• [DATA EXTRACT]
<<<<
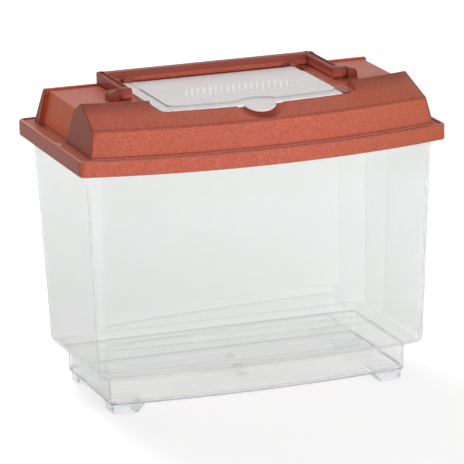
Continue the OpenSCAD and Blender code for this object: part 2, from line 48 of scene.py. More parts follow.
yaw, pitch, roll = math.radians(19.28), math.radians(14.51), math.radians(-1.50)
stand_x, stand_y, stand_z = -1.2388, -3.5264, 1.1160
forward = Vector((
    math.cos(pitch) * math.sin(yaw),
    math.cos(pitch) * math.cos(yaw),
    -math.sin(pitch)))
level = Vector((math.cos(yaw), -math.sin(yaw), 0.0))
upright = level.cross(forward)
right = level * math.cos(roll) + upright * math.sin(roll)
up = upright * math.cos(roll) - level * math.sin(roll)

camera = bpy.data.cameras.new("camera")
camera.lens = 315.68
camera.sensor_width = 36.0
camera.clip_end = 50.0
camera_object = bpy.data.objects.new("camera", camera)
scene.collection.objects.link(camera_object)
camera_object.matrix_world = Matrix((
    (right.x, up.x, -forward.x, stand_x),
    (right.y, up.y, -forward.y, stand_y),
    (right.z, up.z, -forward.z, stand_z),
    (0, 0, 0, 1)))
scene.camera = camera_object
scene.view_settings.view_transform = "Standard"


# ---- Light --------------------------------------------------------------
# A white studio: bright low down all round, dark overhead and at the
# keeper's left end, with a large soft light in front and one behind.

white = (1.0, 1.0, 1.0)
world = bpy.data.worlds.new("studio")
world.use_nodes = True
scene.world = world
sky, sky_links = world.node_tree.nodes, world.node_tree.links
direction = sky.new("ShaderNodeTexCoord")
sky_axes = sky.new("ShaderNodeSeparateXYZ")
sky_links.new(direction.outputs["Generated"], sky_axes.inputs["Vector"])


def sky_fade(axis, low, high, at_low, at_high):
    """Goes smoothly from at_low, where the direction's axis is low, to at_high, where it's high."""
    fade = sky.new("ShaderNodeMapRange")
    fade.interpolation_type = "SMOOTHSTEP"
    sky_links.new(sky_axes.outputs[axis], fade.inputs["Value"])
    for socket, value in (
            ("From Min", low), ("From Max", high), ("To Min", at_low), ("To Max", at_high)):
        fade.inputs[socket].default_value = value
    return fade.outputs["Result"]


# It falls to 0.30 overhead and to 0.58 at the left.
brightness = sky.new("ShaderNodeMath")
brightness.operation = "MULTIPLY"
sky_links.new(sky_fade("Z", 0.15, 0.75, 0.90, 0.30), brightness.inputs[0])
sky_links.new(sky_fade("X", -0.95, 0.10, 0.58, 1.0), brightness.inputs[1])

# Seen straight or through clear plastic, the sky is plain white. A Mix
# node's sockets share their names, so they go by number here and below.
ray = sky.new("ShaderNodeLightPath")
seen = sky.new("ShaderNodeMath")
seen.operation = "MAXIMUM"
sky_links.new(ray.outputs["Is Camera Ray"], seen.inputs[0])
sky_links.new(ray.outputs["Is Transmission Ray"], seen.inputs[1])
strength = sky.new("ShaderNodeMix")
strength.inputs[3].default_value = 1.0
sky_links.new(seen.outputs["Value"], strength.inputs[0])
sky_links.new(brightness.outputs["Value"], strength.inputs[2])
sky_links.new(strength.outputs[0], sky["Background"].inputs["Strength"])
sky["Background"].inputs["Color"].default_value = (*white, 1)


def soft_light(name, size, watts, place, aim):
    """A square lamp that lights the keeper but shows in none of its reflections."""
    light = bpy.data.lights.new(name, "AREA")
    light.shape = "SQUARE"
    light.size = size
    light.energy = watts
    lamp = bpy.data.objects.new(name, light)
    scene.collection.objects.link(lamp)
    lamp.location = place
    lamp.visible_glossy = False
    lamp.visible_transmission = False
    lamp.rotation_euler = (Vector(aim) - Vector(place)).to_track_quat("-Z", "Y").to_euler()


soft_light("front_light", 1.4, 41, (0.2, -2.4, 0.5), (0, 0, 0.22))
soft_light("back_light", 1.0, 42, (-0.3, 2.0, 1.5), (0, 0, 0.25))


# ---- Tub ----------------------------------------------------------------
# The tank itself, one clear injection moulding: walls that taper down from
# a flanged rim, a bowed front, a shoulder, a narrower base and four feet
# that are hollow from below. The gate left a small stub on the floor.

# The walls' outer faces at the rim, their fall inwards to the shoulder, and
# how far the front bulges at the rim, at the shoulder and at the base.
wall_half, wall_back, wall_front = 0.1706, 0.1035, -0.0793
taper, wall_t = 0.0083, 0.0022
rim_bow, low_bow, base_bow = 0.0242, 0.016, 0.0112
corner_r, base_corner_less = 0.012, 0.005

# The shoulder's step inwards, its bend, and the crease where the base starts.
shoulder_side, shoulder_front, shoulder_back = 0.0132, 0.017, 0.012
shoulder_top, bend_r, crease_z = 0.0385, 0.0045, 0.033
crease_soft, crease_in = 0.0012, 0.0004
inner_crease_soft, inner_crease_in = 0.0006, 0.0003

# The floor, the base's draft and the roundings at the floor's edge.
floor_under, floor_top = 0.0093, 0.0123
base_draft, edge_r, fillet_r = 0.0014, 0.0012, 0.0015

# The flange round the rim.
rim_z, flange_t, lip_drop = 0.2506, 0.0024, 0.001
flange_half, flange_back, flange_front = 0.1762, 0.1091, -0.0825
flange_bow, flange_r = 0.0266, 0.0042
rim_chamfer, lip_chamfer = 0.0006, 0.0004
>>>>
• [EXERCISE DESCRIPTION] Take the lines above and print them exactly.

• [SOLUTION TO THE PROBLEM]
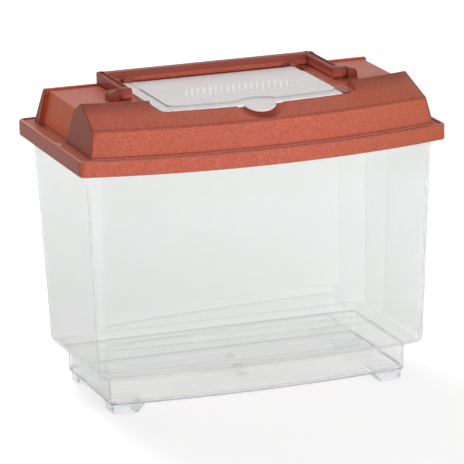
Continue the OpenSCAD and Blender code for this object: part 2, from line 48 of scene.py. More parts follow.
yaw, pitch, roll = math.radians(19.28), math.radians(14.51), math.radians(-1.50)
stand_x, stand_y, stand_z = -1.2388, -3.5264, 1.1160
forward = Vector((
    math.cos(pitch) * math.sin(yaw),
    math.cos(pitch) * math.cos(yaw),
    -math.sin(pitch)))
level = Vector((math.cos(yaw), -math.sin(yaw), 0.0))
upright = level.cross(forward)
right = level * math.cos(roll) + upright * math.sin(roll)
up = upright * math.cos(roll) - level * math.sin(roll)

camera = bpy.data.cameras.new("camera")
camera.lens = 315.68
camera.sensor_width = 36.0
camera.clip_end = 50.0
camera_object = bpy.data.objects.new("camera", camera)
scene.collection.objects.link(camera_object)
camera_object.matrix_world = Matrix((
    (right.x, up.x, -forward.x, stand_x),
    (right.y, up.y, -forward.y, stand_y),
    (right.z, up.z, -forward.z, stand_z),
    (0, 0, 0, 1)))
scene.camera = camera_object
scene.view_settings.view_transform = "Standard"


# ---- Light --------------------------------------------------------------
# A white studio: bright low down all round, dark overhead and at the
# keeper's left end, with a large soft light in front and one behind.

white = (1.0, 1.0, 1.0)
world = bpy.data.worlds.new("studio")
world.use_nodes = True
scene.world = world
sky, sky_links = world.node_tree.nodes, world.node_tree.links
direction = sky.new("ShaderNodeTexCoord")
sky_axes = sky.new("ShaderNodeSeparateXYZ")
sky_links.new(direction.outputs["Generated"], sky_axes.inputs["Vector"])


def sky_fade(axis, low, high, at_low, at_high):
    """Goes smoothly from at_low, where the direction's axis is low, to at_high, where it's high."""
    fade = sky.new("ShaderNodeMapRange")
    fade.interpolation_type = "SMOOTHSTEP"
    sky_links.new(sky_axes.outputs[axis], fade.inputs["Value"])
    for socket, value in (
            ("From Min", low), ("From Max", high), ("To Min", at_low), ("To Max", at_high)):
        fade.inputs[socket].default_value = value
    return fade.outputs["Result"]


# It falls to 0.30 overhead and to 0.58 at the left.
brightness = sky.new("ShaderNodeMath")
brightness.operation = "MULTIPLY"
sky_links.new(sky_fade("Z", 0.15, 0.75, 0.90, 0.30), brightness.inputs[0])
sky_links.new(sky_fade("X", -0.95, 0.10, 0.58, 1.0), brightness.inputs[1])

# Seen straight or through clear plastic, the sky is plain white. A Mix
# node's sockets share their names, so they go by number here and below.
ray = sky.new("ShaderNodeLightPath")
seen = sky.new("ShaderNodeMath")
seen.operation = "MAXIMUM"
sky_links.new(ray.outputs["Is Camera Ray"], seen.inputs[0])
sky_links.new(ray.outputs["Is Transmission Ray"], seen.inputs[1])
strength = sky.new("ShaderNodeMix")
strength.inputs[3].default_value = 1.0
sky_links.new(seen.outputs["Value"], strength.inputs[0])
sky_links.new(brightness.outputs["Value"], strength.inputs[2])
sky_links.new(strength.outputs[0], sky["Background"].inputs["Strength"])
sky["Background"].inputs["Color"].default_value = (*white, 1)


def soft_light(name, size, watts, place, aim):
    """A square lamp that lights the keeper but shows in none of its reflections."""
    light = bpy.data.lights.new(name, "AREA")
    light.shape = "SQUARE"
    light.size = size
    light.energy = watts
    lamp = bpy.data.objects.new(name, light)
    scene.collection.objects.link(lamp)
    lamp.location = place
    lamp.visible_glossy = False
    lamp.visible_transmission = False
    lamp.rotation_euler = (Vector(aim) - Vector(place)).to_track_quat("-Z", "Y").to_euler()


soft_light("front_light", 1.4, 41, (0.2, -2.4, 0.5), (0, 0, 0.22))
soft_light("back_light", 1.0, 42, (-0.3, 2.0, 1.5), (0, 0, 0.25))


# ---- Tub ----------------------------------------------------------------
# The tank itself, one clear injection moulding: walls that taper down from
# a flanged rim, a bowed front, a shoulder, a narrower base and four feet
# that are hollow from below. The gate left a small stub on the floor.

# The walls' outer faces at the rim, their fall inwards to the shoulder, and
# how far the front bulges at the rim, at the shoulder and at the base.
wall_half, wall_back, wall_front = 0.1706, 0.1035, -0.0793
taper, wall_t = 0.0083, 0.0022
rim_bow, low_bow, base_bow = 0.0242, 0.016, 0.0112
corner_r, base_corner_less = 0.012, 0.005

# The shoulder's step inwards, its bend, and the crease where the base starts.
shoulder_side, shoulder_front, shoulder_back = 0.0132, 0.017, 0.012
shoulder_top, bend_r, crease_z = 0.0385, 0.0045, 0.033
crease_soft, crease_in = 0.0012, 0.0004
inner_crease_soft, inner_crease_in = 0.0006, 0.0003

# The floor, the base's draft and the roundings at the floor's edge.
floor_under, floor_top = 0.0093, 0.0123
base_draft, edge_r, fillet_r = 0.0014, 0.0012, 0.0015

# The flange round the rim.
rim_z, flange_t, lip_drop = 0.2506, 0.0024, 0.001
flange_half, flange_back, flange_front = 0.1762, 0.1091, -0.0825
flange_bow, flange_r = 0.0266, 0.0042
rim_chamfer, lip_chamfer = 0.0006, 0.0004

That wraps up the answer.